Golden Retriever Skin Problems

Golden Retriever Skin Problems

A golden retriever’s coat is probably their most beautiful physical attribute, however such beautiful coating can be hiding some common golden retriever skin problems your dog can be suffering from. Gladly current veterinarian instruments, technology, medical procedures and knowledge came a long way and is able to treat as well help us prevent many skin problems.

It is true that regular brushing and grooming helps keeping a golden’s skin and coating clean and healthy. However there are some skin problems that are unavoidable and can be harmful, for this reason, it’s important to keep an watchful eye and search veterinarian help when the first signs of trouble arise.

Bellow I will approach the most common golden retriever skin problems and disorders, along with the description of the symptoms these same problems and disorders often exhibit.

Dogs of any breed, golden retrievers too of course, can be affect by allergenic agents, these include pollens and certain foods. The most obvious symptom of canine allergies is itching, not only is uncomfortable but it can lead to eczema and other infections. Although less common, food allergies not only cause itching but as well diarrhoea.

Hot spots
Hot spots are a quite common skin problem among golden retrievers, these are swollen, inflamed patches of skin that cause itching, pain and sometimes are filled with pus. Severe cases require veterinarian attention, however for the most cases, hot spots can be treated at home by carefully washing the affected area with an oatmeal-based shampoo and blowing it dry afterwards. The thick undercoats golden retrievers possess makes them more vulnerable, specially when they remain wet, therefore is advised not to allow your golden undercoating to remain damp for extended periods of time.

Ringworm is a fungus that can be carried from an infected dog to human beings and vice versa. Ringworms attack the outer layer of skin causing itching, redness and scabbing in dogs. Veterinarian treatment is crucial and should be immediate after detection.

Canine seborrhea usually presents itself with a flaky, scaly and greasy skin followed by a distinct smell, extreme licking and itching.

There are two types of canine seborrhea. Hereditary seborrhea which is passed along to young puppies by their parents, to which unfortunately there is no cure, only treatments designed to manage and reduce the impact on the dog’s life. The other type of seborrhea is caused by another conditions like allergies or hypothyroidism, fortunately to these there are treatments and cures available.

Canine mange comes in two forms and are caused by mites. Demodectic mange can be difficult to cure and detect, because usually it is only present in small patches of skin, and only causes slight hair loss accompanied by itching. The other form is sarcoptic mange, characterized by small bumps, bloody sores, crusts on the tips of the ears, abdomen, elbows, hocks and intense itching.

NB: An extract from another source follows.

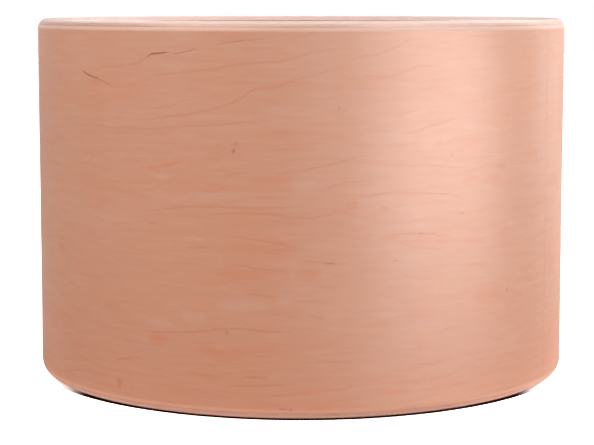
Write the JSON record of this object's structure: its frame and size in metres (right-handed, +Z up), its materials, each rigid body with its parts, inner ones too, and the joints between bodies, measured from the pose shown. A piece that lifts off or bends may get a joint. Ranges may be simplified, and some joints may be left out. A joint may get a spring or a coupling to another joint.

Fleas are one of the most common golden retriever skin problems. Same as allergies and mange, fleas cause a lot of itching, they appear as bits of brown dust or fast moving brown shapes moving through your dog’s skin. There are plenty of effective flea shampoos available, however bare in mind fleas hop around and can infest other animals and parts of your home.

Ticks, unlike fleas don’t cause so obvious symptoms, making them harder to detect. They sometimes leave large scabs, or can cause other tick diseases if not treated, like for example canine lyme disease, rocky mountain spotted fever, canine ehrlichiosis, or other type of disease. Regardless of the weird sounding name, most of them manifest fever, loss of appetite and excessive water consumption, in some cases these resulting diseases can lead to severe pain and organ failure. The best advise regarding ticks, is treatment with tick repellent and regularly checking the skin and coating.

A small lump or bump can be anything from a harmless pimple to skin cancer, therefore you’re advised to check with your veterinarian regarding any concerning growth or shape that doesn’t go away on your golden retriever skin. Harmless lesions like acne, abscesses, cysts, papillomas (wart-like bumps) and lipomas (fatty tumors) often aren’t life threatening and don’t require treatment or removal, unless they are located in places that cause discomfort or begin to grow larger.

Dogs can also develop basal cell and squamous cell carcinoma, melanoma skin cancers, mastocytoma or commonly called mast cell tumor, these are among the most common skin cancers in golden retrievers. More likely to develop with older dogs, mast cell tumors are well defined, small, firm, raised masses of tissue, they might be reddened, hairless, ulcerated and can grow large. Fortunately with early detection and surgery most skin cancers can removed with little risk.